Since hydrogen intake should require a large aperture to collect and they don’t have force fields, I prefer to think of them as atmospheric intakes and think that somebody just left the door open. We’ll see if the writer’s use them consistently.

[sub]damn those misinterpreted smilies :)[/sub]

That was Robert Mitchum, was it not?

Removing power to the doors so they could escape also removed power from the magnetic bottle that contained the anti-matter, causing the antimatter to violently react, collide or whatever anti-matter does with the material of the ship.

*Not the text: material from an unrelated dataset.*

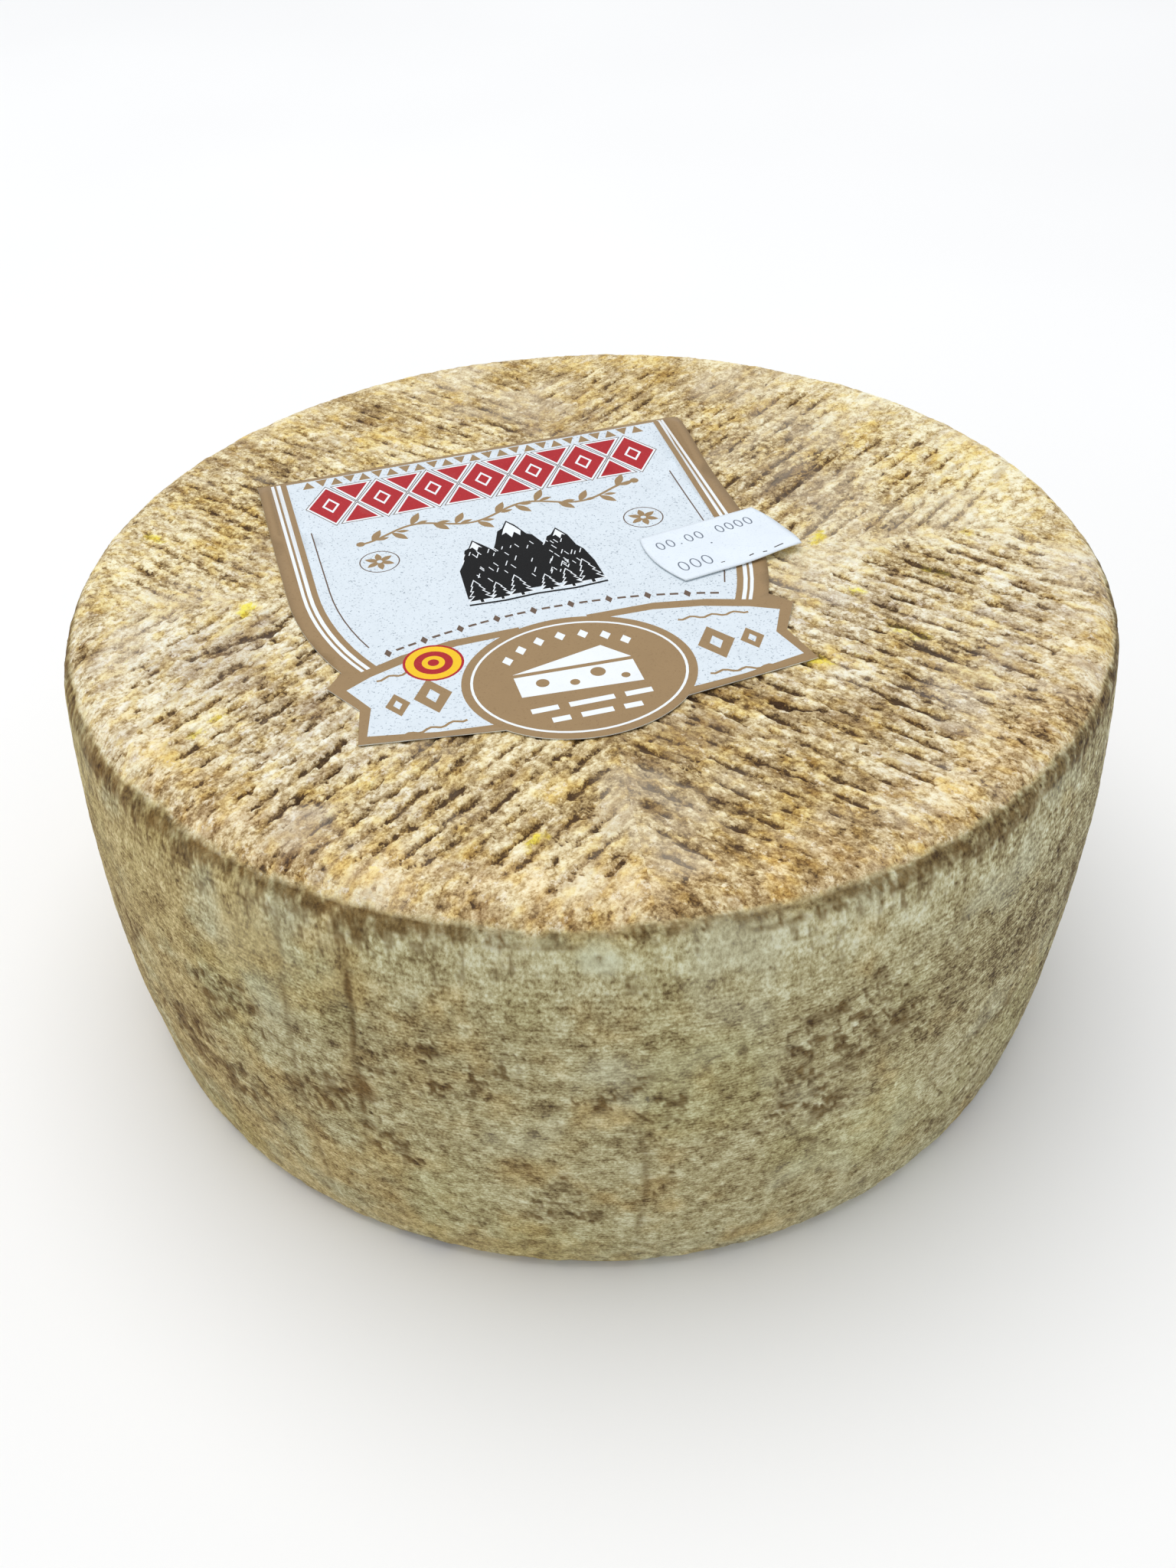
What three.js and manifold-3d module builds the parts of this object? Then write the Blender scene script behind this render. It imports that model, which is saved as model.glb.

:confused: The view of the screen was acute so I’m not pushing my opinion at all. It seems like Ladd from “The Glass Key” or maybe “This Gun for Hire”, but I wouldn’t swear to it. I have no idea of the plots enough to match Phlox’s statements about a detective and a tall man with or without a limp, etc. :slight_smile:

My technical manual disagrees with yours. On page 70, under the heading BUSSARD RAMSCOOP FUEL REPLENISHMENT, it says:

“In the event a deuterium tanker cannot reach a starship, the capability exists to pull low-grade matter from the interstellar medium through a series of specialized high-energy magnetic coils known collectively as a Bussard ramscoop. Named for the twentieth-century physicist and mathematician Robert W. Bussard, the ramscoop emanates directional ionizing radiation and a shaped magnetic field to attract and compress the tenuous gas found within the Milky Way galaxy. From this gas, which possesses an average density of one atom per cubic centimeter, may be distilled small amounts of deuterium for contingency replenishment of the matter supply. At high relativistic speeds, this gas accumulation can be appreciable, though the technique is not recommended for long periods for time-dilation reasons. At Warp velocities, however, extended emrgency supplies can be gathered. While matching supplies of anti-matter cannot be recovered from space in this manner, minute amounts of antimatter can be generated by an onboard quantum charge reversal device.”

Look at some pictures of shuttlecraft. They have those same red caps on the nacelles that starships do. Those’re the Bussard Collectors.